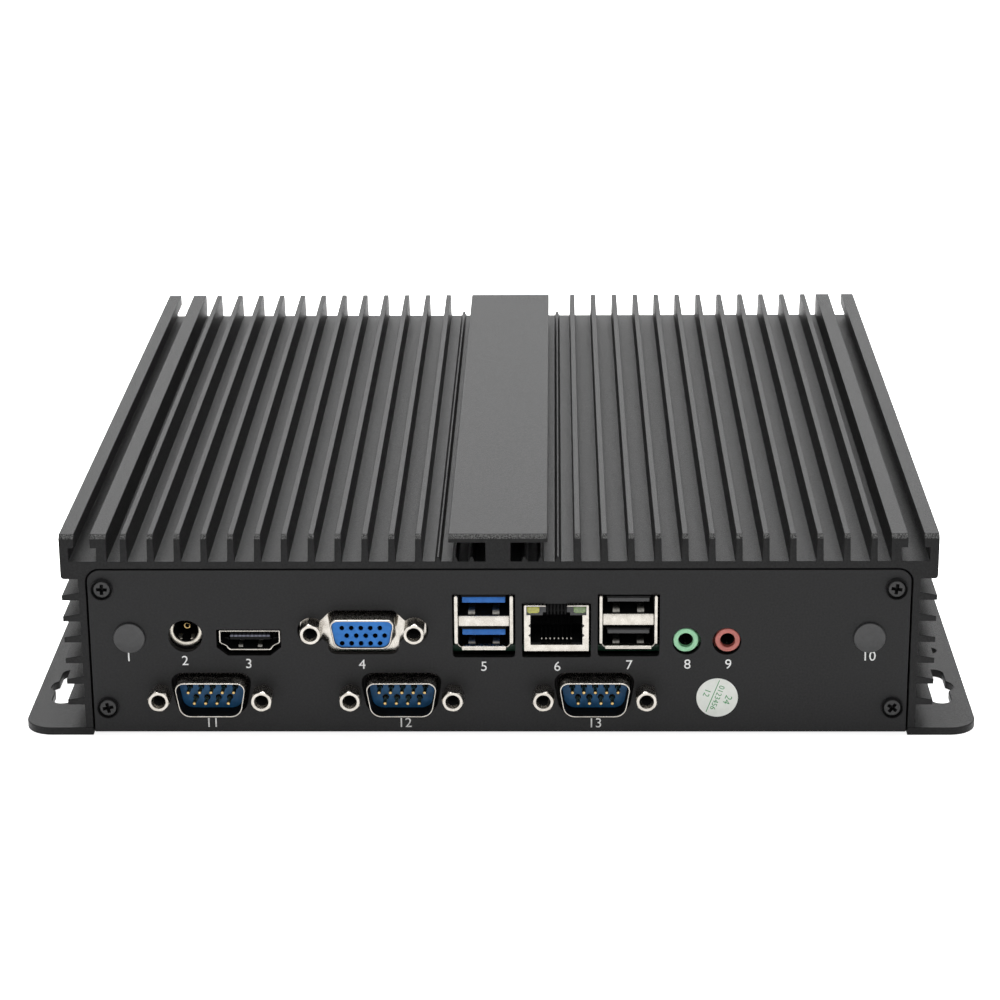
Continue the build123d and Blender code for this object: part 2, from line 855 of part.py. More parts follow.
# Power inlet: moulded body, a plated sleeve behind the panel hole and a gold pin
with BuildPart() as inlet_body:
    with BuildSketch(upright(inlet_body_front)):
        standing_box(inlet_centre, inlet_height + inlet_body_width / 2, inlet_body_width)
        with Locations(inlet_spot):
            RegularPolygon(
                inlet_sleeve_back,
                inlet_sleeve_sides,
                major_radius=False,
                rotation=180 / inlet_sleeve_sides,
                mode=Mode.SUBTRACT,
            )
    extrude(amount=-inlet_depth)
    with BuildSketch(upright(inlet_body_front + inlet_depth)):
        standing_box(inlet_centre, inlet_height + inlet_body_width / 2, inlet_body_width)
    extrude(amount=inlet_depth - inlet_body_depth)
save(inlet_body, "power_inlet_body")
with BuildPart() as inlet_sleeve:
    for behind, across, length in (
        (inlet_setback, inlet_sleeve_front, inlet_lip),
        (inlet_body_front, inlet_sleeve_back, inlet_depth),
    ):
        with BuildSketch(upright(behind)):
            with Locations(inlet_spot):
                RegularPolygon(
                    across,
                    inlet_sleeve_sides,
                    major_radius=False,
                    rotation=180 / inlet_sleeve_sides,
                )
                Circle(inlet_sleeve_bore, mode=Mode.SUBTRACT)
        extrude(amount=-length)
save(inlet_sleeve, "power_inlet_sleeve")
with BuildPart() as inlet_pin_part:
    with BuildSketch(upright(inlet_body_front + inlet_depth)):
        with Locations(inlet_spot):
            small_round(inlet_pin)
    extrude(amount=inlet_lip + inlet_depth - inlet_pin_setback)
save(inlet_pin_part, "power_inlet_pin")

# Two stacked pairs of bus ports, one shell each, with a tongue in every mouth
for name, centre in (("fast_bus", bus_fast_centre), ("plain_bus", bus_plain_centre)):
    with BuildPart() as shell:
        with BuildSketch(upright(-bus_proud)):
            standing_box(centre, bus_top, bus_lip_width)
        extrude(amount=-bus_lip)
        with BuildSketch(upright(bus_lip - bus_proud)):
            standing_box(centre, bus_top, bus_body_width)
        extrude(amount=-(bus_depth - bus_lip))
        with BuildSketch(upright(-bus_proud)):
            with Locations(*[(centre, height) for height in bus_mouths]):
                Rectangle(bus_mouth_width, bus_mouth_height)
        extrude(amount=-bus_mouth_depth, mode=Mode.SUBTRACT)
    save(shell, f"{name}_shell")
    tongue_top = bus_mouth_height / 2 - bus_tongue_drop
    with BuildPart() as tongues:
        with BuildSketch(upright(bus_mouth_depth - bus_proud)):
            with Locations(*[(centre, height + tongue_top) for height in bus_mouths]):
                Rectangle(bus_tongue_width, bus_tongue_thickness, align=(Align.CENTER, Align.MAX))
        extrude(amount=bus_mouth_depth - bus_tongue_setback)
    save(tongues, f"{name}_tongues")

# Network port: steel shield, moulded housing with a latch notch, eight contacts and two lights
with BuildPart() as net_shield:
    with BuildSketch(upright(-net_proud)):
        with Locations(net_middle):
            Rectangle(net_width, net_height)
    extrude(amount=-net_depth)
    with BuildSketch(upright(-net_proud)):
        with Locations(net_middle):
            Rectangle(*net_inside)
    extrude(amount=-(net_depth - net_wall), mode=Mode.SUBTRACT)
save(net_shield, "network_port_shield")
with BuildPart() as net_housing:
    with BuildSketch(upright(-net_proud)):
        with Locations(net_middle):
            Rectangle(*net_inside)
        with Locations(*net_light_spots):
            Rectangle(net_light_width, net_light_height, mode=Mode.SUBTRACT)
    extrude(amount=-(net_depth - net_wall))
    with BuildSketch(upright(-net_proud)):
        with Locations((net_centre, net_floor)):
            Rectangle(net_mouth_width, net_mouth_height, align=(Align.CENTER, Align.MIN))
        with Locations((net_centre, net_floor + net_mouth_height)):
            Rectangle(net_notch_width, net_notch_height, align=(Align.CENTER, Align.MIN))
    extrude(amount=-net_mouth_depth, mode=Mode.SUBTRACT)
save(net_housing, "network_port_housing")
with BuildPart() as net_lights:
    with BuildSketch(upright(-net_proud)):
        with Locations(*net_light_spots):
            Rectangle(net_light_width, net_light_height)
    extrude(amount=-(net_depth - net_wall))
save(net_lights, "network_port_lights")
with BuildPart() as net_contacts:
    for i in range(net_contact_count):
        offset_x = (i - (net_contact_count - 1) / 2) * net_contact_pitch
        with BuildSketch(Plane.YZ.offset(net_centre + offset_x)):
            with BuildLine():
                Polyline(
                    (net_contact_root, net_floor),
                    (net_contact_root - net_contact_length, net_floor),
                    (net_contact_root, net_floor + net_contact_rise),
                    close=True,
                )
            make_face()
        extrude(amount=net_contact_width / 2, both=True)
save(net_contacts, "network_port_contacts")

# Sound jacks, each with a round barrel through the panel
for name, centre in zip(("sound_out_jack", "microphone_jack"), sound_centres):
    with BuildPart() as jack:
        with BuildSketch(upright(sound_setback)):
            with Locations((centre, sound_height)):
                Circle(sound_barrel)
        extrude(amount=sound_setback - sound_body_front)
        with BuildSketch(upright(sound_body_front)):
            standing_box(centre, sound_height + sound_body_width / 2, sound_body_width)
        extrude(amount=-sound_body_depth)
        with BuildSketch(upright(sound_setback)):
            with Locations((centre, sound_height)):
                Circle(sound_bore)
        extrude(amount=-sound_bore_depth, mode=Mode.SUBTRACT)
    save(jack, name)

# Blanking plugs: a flat head in front of each antenna hole and a stem through it
for name, spot in zip(("antenna_plug_left", "antenna_plug_right"), plug_spots):
    with BuildPart() as plug:
        with BuildSketch(upright()):
            with Locations(spot):
                large_round(plug_head)
        extrude(amount=plug_head_height)
        with BuildSketch(upright()):
            with Locations(spot):
                small_round(plug_stem)
        extrude(amount=-plug_stem_length)
    save(plug, name)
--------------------
Restate the whole listing exactly, leaving out nothing.

Answer to the task:
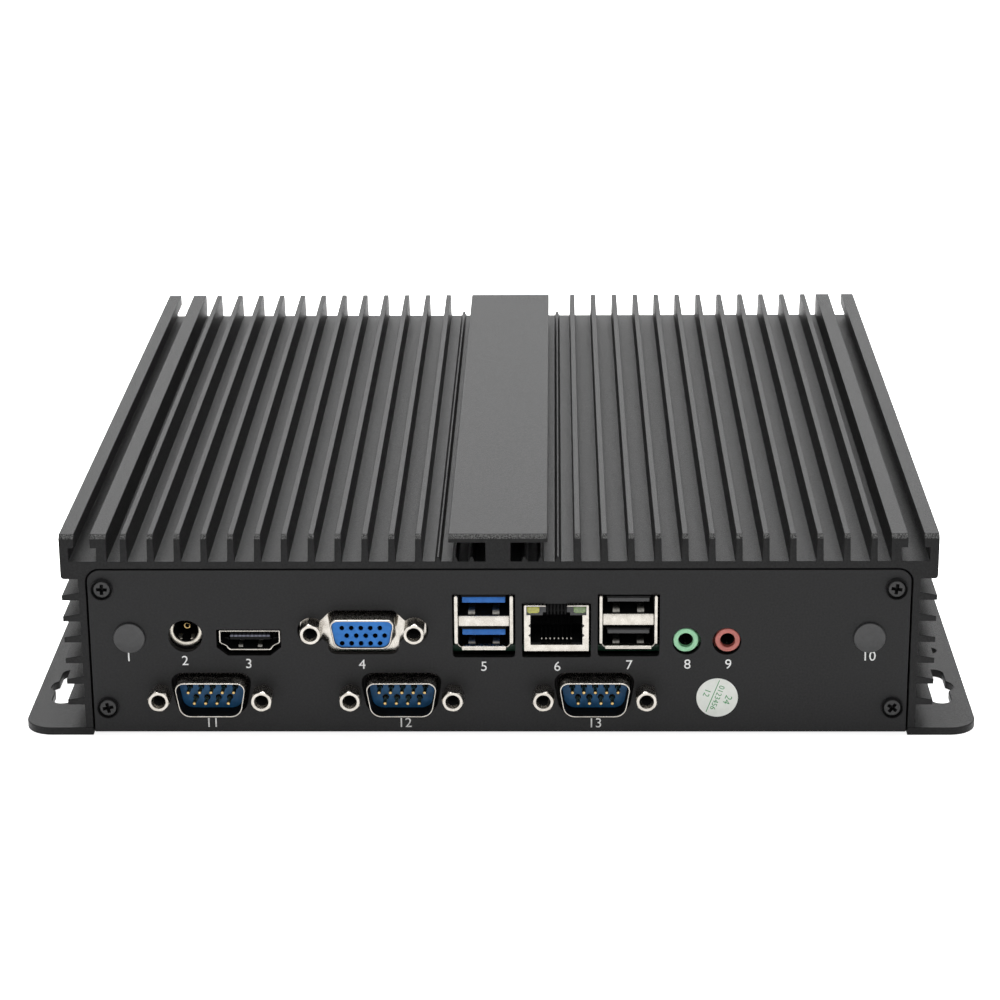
Continue the build123d and Blender code for this object: part 2, from line 855 of part.py. More parts follow.
# Power inlet: moulded body, a plated sleeve behind the panel hole and a gold pin
with BuildPart() as inlet_body:
    with BuildSketch(upright(inlet_body_front)):
        standing_box(inlet_centre, inlet_height + inlet_body_width / 2, inlet_body_width)
        with Locations(inlet_spot):
            RegularPolygon(
                inlet_sleeve_back,
                inlet_sleeve_sides,
                major_radius=False,
                rotation=180 / inlet_sleeve_sides,
                mode=Mode.SUBTRACT,
            )
    extrude(amount=-inlet_depth)
    with BuildSketch(upright(inlet_body_front + inlet_depth)):
        standing_box(inlet_centre, inlet_height + inlet_body_width / 2, inlet_body_width)
    extrude(amount=inlet_depth - inlet_body_depth)
save(inlet_body, "power_inlet_body")
with BuildPart() as inlet_sleeve:
    for behind, across, length in (
        (inlet_setback, inlet_sleeve_front, inlet_lip),
        (inlet_body_front, inlet_sleeve_back, inlet_depth),
    ):
        with BuildSketch(upright(behind)):
            with Locations(inlet_spot):
                RegularPolygon(
                    across,
                    inlet_sleeve_sides,
                    major_radius=False,
                    rotation=180 / inlet_sleeve_sides,
                )
                Circle(inlet_sleeve_bore, mode=Mode.SUBTRACT)
        extrude(amount=-length)
save(inlet_sleeve, "power_inlet_sleeve")
with BuildPart() as inlet_pin_part:
    with BuildSketch(upright(inlet_body_front + inlet_depth)):
        with Locations(inlet_spot):
            small_round(inlet_pin)
    extrude(amount=inlet_lip + inlet_depth - inlet_pin_setback)
save(inlet_pin_part, "power_inlet_pin")

# Two stacked pairs of bus ports, one shell each, with a tongue in every mouth
for name, centre in (("fast_bus", bus_fast_centre), ("plain_bus", bus_plain_centre)):
    with BuildPart() as shell:
        with BuildSketch(upright(-bus_proud)):
            standing_box(centre, bus_top, bus_lip_width)
        extrude(amount=-bus_lip)
        with BuildSketch(upright(bus_lip - bus_proud)):
            standing_box(centre, bus_top, bus_body_width)
        extrude(amount=-(bus_depth - bus_lip))
        with BuildSketch(upright(-bus_proud)):
            with Locations(*[(centre, height) for height in bus_mouths]):
                Rectangle(bus_mouth_width, bus_mouth_height)
        extrude(amount=-bus_mouth_depth, mode=Mode.SUBTRACT)
    save(shell, f"{name}_shell")
    tongue_top = bus_mouth_height / 2 - bus_tongue_drop
    with BuildPart() as tongues:
        with BuildSketch(upright(bus_mouth_depth - bus_proud)):
            with Locations(*[(centre, height + tongue_top) for height in bus_mouths]):
                Rectangle(bus_tongue_width, bus_tongue_thickness, align=(Align.CENTER, Align.MAX))
        extrude(amount=bus_mouth_depth - bus_tongue_setback)
    save(tongues, f"{name}_tongues")

# Network port: steel shield, moulded housing with a latch notch, eight contacts and two lights
with BuildPart() as net_shield:
    with BuildSketch(upright(-net_proud)):
        with Locations(net_middle):
            Rectangle(net_width, net_height)
    extrude(amount=-net_depth)
    with BuildSketch(upright(-net_proud)):
        with Locations(net_middle):
            Rectangle(*net_inside)
    extrude(amount=-(net_depth - net_wall), mode=Mode.SUBTRACT)
save(net_shield, "network_port_shield")
with BuildPart() as net_housing:
    with BuildSketch(upright(-net_proud)):
        with Locations(net_middle):
            Rectangle(*net_inside)
        with Locations(*net_light_spots):
            Rectangle(net_light_width, net_light_height, mode=Mode.SUBTRACT)
    extrude(amount=-(net_depth - net_wall))
    with BuildSketch(upright(-net_proud)):
        with Locations((net_centre, net_floor)):
            Rectangle(net_mouth_width, net_mouth_height, align=(Align.CENTER, Align.MIN))
        with Locations((net_centre, net_floor + net_mouth_height)):
            Rectangle(net_notch_width, net_notch_height, align=(Align.CENTER, Align.MIN))
    extrude(amount=-net_mouth_depth, mode=Mode.SUBTRACT)
save(net_housing, "network_port_housing")
with BuildPart() as net_lights:
    with BuildSketch(upright(-net_proud)):
        with Locations(*net_light_spots):
            Rectangle(net_light_width, net_light_height)
    extrude(amount=-(net_depth - net_wall))
save(net_lights, "network_port_lights")
with BuildPart() as net_contacts:
    for i in range(net_contact_count):
        offset_x = (i - (net_contact_count - 1) / 2) * net_contact_pitch
        with BuildSketch(Plane.YZ.offset(net_centre + offset_x)):
            with BuildLine():
                Polyline(
                    (net_contact_root, net_floor),
                    (net_contact_root - net_contact_length, net_floor),
                    (net_contact_root, net_floor + net_contact_rise),
                    close=True,
                )
            make_face()
        extrude(amount=net_contact_width / 2, both=True)
save(net_contacts, "network_port_contacts")

# Sound jacks, each with a round barrel through the panel
for name, centre in zip(("sound_out_jack", "microphone_jack"), sound_centres):
    with BuildPart() as jack:
        with BuildSketch(upright(sound_setback)):
            with Locations((centre, sound_height)):
                Circle(sound_barrel)
        extrude(amount=sound_setback - sound_body_front)
        with BuildSketch(upright(sound_body_front)):
            standing_box(centre, sound_height + sound_body_width / 2, sound_body_width)
        extrude(amount=-sound_body_depth)
        with BuildSketch(upright(sound_setback)):
            with Locations((centre, sound_height)):
                Circle(sound_bore)
        extrude(amount=-sound_bore_depth, mode=Mode.SUBTRACT)
    save(jack, name)

# Blanking plugs: a flat head in front of each antenna hole and a stem through it
for name, spot in zip(("antenna_plug_left", "antenna_plug_right"), plug_spots):
    with BuildPart() as plug:
        with BuildSketch(upright()):
            with Locations(spot):
                large_round(plug_head)
        extrude(amount=plug_head_height)
        with BuildSketch(upright()):
            with Locations(spot):
                small_round(plug_stem)
        extrude(amount=-plug_stem_length)
    save(plug, name)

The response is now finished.